#### MATERIAL:
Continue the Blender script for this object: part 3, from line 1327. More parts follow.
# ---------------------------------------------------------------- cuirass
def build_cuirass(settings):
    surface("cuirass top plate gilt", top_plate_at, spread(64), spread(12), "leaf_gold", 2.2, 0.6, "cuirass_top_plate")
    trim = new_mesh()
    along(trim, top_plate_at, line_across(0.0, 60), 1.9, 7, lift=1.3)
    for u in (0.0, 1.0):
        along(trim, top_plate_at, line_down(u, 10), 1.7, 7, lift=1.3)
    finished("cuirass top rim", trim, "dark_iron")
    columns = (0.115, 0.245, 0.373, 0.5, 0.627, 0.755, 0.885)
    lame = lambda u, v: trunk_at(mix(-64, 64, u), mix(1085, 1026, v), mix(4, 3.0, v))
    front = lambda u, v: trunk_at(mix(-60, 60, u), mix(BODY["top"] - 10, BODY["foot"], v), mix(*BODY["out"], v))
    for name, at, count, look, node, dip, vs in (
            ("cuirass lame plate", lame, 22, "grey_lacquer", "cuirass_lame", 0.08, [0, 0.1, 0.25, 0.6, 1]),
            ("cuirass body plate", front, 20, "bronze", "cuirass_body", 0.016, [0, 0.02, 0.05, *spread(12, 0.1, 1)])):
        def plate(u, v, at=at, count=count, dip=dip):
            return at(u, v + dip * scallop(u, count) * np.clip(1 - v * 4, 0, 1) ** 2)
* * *
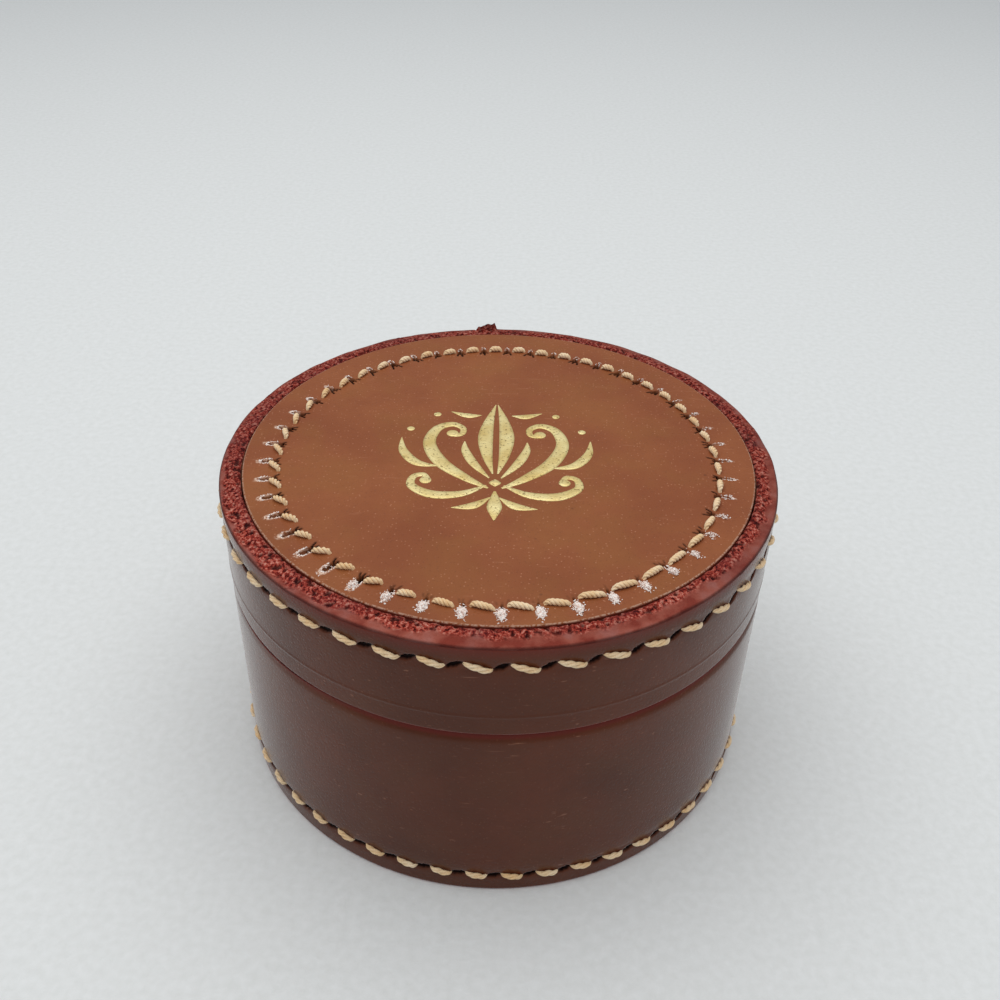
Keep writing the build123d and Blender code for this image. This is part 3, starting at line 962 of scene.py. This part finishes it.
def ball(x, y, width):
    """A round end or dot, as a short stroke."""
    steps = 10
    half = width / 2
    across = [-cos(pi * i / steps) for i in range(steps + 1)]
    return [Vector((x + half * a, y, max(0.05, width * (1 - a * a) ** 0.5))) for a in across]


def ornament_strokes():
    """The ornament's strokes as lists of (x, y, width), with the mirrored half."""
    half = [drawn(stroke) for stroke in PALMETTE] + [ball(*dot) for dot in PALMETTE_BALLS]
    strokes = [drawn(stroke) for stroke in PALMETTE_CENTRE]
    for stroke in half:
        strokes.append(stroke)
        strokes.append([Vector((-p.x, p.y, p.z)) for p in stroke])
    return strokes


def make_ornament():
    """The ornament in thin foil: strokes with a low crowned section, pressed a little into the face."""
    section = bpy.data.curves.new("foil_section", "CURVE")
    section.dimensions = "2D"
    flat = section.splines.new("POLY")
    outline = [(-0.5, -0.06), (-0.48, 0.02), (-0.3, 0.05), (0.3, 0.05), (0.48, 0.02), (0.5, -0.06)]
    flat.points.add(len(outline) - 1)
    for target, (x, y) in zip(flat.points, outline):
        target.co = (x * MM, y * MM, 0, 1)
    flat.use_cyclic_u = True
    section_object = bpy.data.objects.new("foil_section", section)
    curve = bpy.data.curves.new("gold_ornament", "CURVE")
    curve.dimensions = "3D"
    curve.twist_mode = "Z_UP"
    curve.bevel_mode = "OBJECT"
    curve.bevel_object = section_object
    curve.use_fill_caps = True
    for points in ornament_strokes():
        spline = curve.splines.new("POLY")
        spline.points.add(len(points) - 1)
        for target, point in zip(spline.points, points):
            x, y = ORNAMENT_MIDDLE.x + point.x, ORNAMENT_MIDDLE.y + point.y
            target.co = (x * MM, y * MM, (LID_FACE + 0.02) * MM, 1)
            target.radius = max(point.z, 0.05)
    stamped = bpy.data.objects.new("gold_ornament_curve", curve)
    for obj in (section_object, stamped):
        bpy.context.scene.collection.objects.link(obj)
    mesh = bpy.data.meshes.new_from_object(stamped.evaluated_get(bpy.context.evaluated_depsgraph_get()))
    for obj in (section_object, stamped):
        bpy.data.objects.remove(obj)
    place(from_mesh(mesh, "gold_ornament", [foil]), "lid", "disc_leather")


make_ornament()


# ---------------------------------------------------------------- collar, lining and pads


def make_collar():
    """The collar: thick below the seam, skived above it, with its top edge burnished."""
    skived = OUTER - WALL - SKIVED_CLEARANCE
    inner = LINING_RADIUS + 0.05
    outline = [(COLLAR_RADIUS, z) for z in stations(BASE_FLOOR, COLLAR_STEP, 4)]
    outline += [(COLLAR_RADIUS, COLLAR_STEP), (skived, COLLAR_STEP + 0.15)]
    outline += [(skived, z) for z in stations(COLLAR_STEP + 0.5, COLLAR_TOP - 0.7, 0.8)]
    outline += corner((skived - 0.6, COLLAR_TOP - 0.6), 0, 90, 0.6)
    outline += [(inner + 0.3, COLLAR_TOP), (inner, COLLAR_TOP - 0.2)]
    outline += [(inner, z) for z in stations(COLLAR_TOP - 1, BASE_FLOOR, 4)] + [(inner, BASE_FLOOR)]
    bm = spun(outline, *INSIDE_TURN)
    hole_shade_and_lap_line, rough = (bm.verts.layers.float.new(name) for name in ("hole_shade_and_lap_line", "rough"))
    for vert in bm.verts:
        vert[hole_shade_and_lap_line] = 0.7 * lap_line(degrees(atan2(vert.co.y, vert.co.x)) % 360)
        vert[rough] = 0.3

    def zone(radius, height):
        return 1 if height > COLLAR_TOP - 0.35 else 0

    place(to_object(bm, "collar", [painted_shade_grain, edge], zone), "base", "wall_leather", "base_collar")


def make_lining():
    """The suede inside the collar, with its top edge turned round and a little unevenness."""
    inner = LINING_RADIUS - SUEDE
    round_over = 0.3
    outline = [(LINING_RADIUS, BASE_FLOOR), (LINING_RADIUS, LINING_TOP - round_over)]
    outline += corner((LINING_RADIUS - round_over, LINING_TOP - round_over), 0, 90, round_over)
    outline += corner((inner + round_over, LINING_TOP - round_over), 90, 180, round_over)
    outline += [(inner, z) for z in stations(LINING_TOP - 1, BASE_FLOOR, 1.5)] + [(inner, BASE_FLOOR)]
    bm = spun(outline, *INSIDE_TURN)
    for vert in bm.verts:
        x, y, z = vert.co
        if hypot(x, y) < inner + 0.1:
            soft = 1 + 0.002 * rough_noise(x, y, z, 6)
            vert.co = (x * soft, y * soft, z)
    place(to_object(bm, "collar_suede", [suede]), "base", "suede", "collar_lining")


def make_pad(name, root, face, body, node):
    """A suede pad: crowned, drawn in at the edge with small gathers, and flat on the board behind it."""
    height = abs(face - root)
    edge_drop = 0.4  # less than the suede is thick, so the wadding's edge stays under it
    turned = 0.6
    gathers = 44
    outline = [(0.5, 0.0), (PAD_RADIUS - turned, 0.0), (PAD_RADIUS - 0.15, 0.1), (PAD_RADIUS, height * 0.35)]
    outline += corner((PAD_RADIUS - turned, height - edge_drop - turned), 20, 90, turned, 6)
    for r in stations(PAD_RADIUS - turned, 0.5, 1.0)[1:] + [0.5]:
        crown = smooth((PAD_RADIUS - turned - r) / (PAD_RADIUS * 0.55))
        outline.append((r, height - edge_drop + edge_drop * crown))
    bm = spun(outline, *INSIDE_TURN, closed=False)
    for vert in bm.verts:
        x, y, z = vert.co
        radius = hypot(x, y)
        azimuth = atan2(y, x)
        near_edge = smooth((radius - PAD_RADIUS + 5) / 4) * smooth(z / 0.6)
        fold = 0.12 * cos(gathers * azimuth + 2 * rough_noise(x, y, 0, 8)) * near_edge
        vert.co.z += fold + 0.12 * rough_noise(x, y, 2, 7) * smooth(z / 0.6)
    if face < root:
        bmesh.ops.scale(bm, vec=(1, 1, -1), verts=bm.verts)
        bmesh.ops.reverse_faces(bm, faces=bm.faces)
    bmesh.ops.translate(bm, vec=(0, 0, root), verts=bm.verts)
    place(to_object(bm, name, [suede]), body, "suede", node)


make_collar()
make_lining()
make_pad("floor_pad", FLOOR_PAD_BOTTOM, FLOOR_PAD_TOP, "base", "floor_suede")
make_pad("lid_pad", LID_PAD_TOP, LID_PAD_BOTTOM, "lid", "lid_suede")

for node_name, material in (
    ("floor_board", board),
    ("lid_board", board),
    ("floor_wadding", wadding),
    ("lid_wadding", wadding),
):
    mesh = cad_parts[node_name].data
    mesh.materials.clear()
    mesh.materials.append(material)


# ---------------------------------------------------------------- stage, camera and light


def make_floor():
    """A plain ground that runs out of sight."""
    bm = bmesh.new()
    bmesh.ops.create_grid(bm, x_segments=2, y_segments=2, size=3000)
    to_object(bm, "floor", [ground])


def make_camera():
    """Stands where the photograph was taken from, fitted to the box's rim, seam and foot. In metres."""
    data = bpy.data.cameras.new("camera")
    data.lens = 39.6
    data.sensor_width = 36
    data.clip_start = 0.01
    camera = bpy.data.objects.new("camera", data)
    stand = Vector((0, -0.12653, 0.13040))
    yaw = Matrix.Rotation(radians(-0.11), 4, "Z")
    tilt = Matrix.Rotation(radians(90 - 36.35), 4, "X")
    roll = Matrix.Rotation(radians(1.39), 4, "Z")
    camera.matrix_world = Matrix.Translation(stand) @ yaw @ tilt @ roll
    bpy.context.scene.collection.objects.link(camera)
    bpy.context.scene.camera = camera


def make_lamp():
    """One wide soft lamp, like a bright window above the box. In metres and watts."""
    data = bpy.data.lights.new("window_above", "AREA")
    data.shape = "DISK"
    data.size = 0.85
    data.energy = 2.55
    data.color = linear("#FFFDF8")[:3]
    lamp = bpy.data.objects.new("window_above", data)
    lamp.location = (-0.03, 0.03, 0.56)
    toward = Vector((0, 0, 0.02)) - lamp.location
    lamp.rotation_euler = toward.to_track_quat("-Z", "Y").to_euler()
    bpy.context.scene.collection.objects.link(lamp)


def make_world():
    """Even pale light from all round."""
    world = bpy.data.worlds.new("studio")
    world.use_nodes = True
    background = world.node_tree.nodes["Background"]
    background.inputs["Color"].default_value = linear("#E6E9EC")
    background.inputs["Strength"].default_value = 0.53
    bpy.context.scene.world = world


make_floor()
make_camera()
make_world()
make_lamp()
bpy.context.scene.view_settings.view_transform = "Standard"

#### AIM OF THE EXERCISE:
Starting at the line that contains "Keep writing the" and ending at the line that contains "return strokes", repeat each line exactly, both ends included, and nothing else.

#### WORKED SOLUTION:
Keep writing the build123d and Blender code for this image. This is part 3, starting at line 962 of scene.py. This part finishes it.
def ball(x, y, width):
    """A round end or dot, as a short stroke."""
    steps = 10
    half = width / 2
    across = [-cos(pi * i / steps) for i in range(steps + 1)]
    return [Vector((x + half * a, y, max(0.05, width * (1 - a * a) ** 0.5))) for a in across]


def ornament_strokes():
    """The ornament's strokes as lists of (x, y, width), with the mirrored half."""
    half = [drawn(stroke) for stroke in PALMETTE] + [ball(*dot) for dot in PALMETTE_BALLS]
    strokes = [drawn(stroke) for stroke in PALMETTE_CENTRE]
    for stroke in half:
        strokes.append(stroke)
        strokes.append([Vector((-p.x, p.y, p.z)) for p in stroke])
    return strokes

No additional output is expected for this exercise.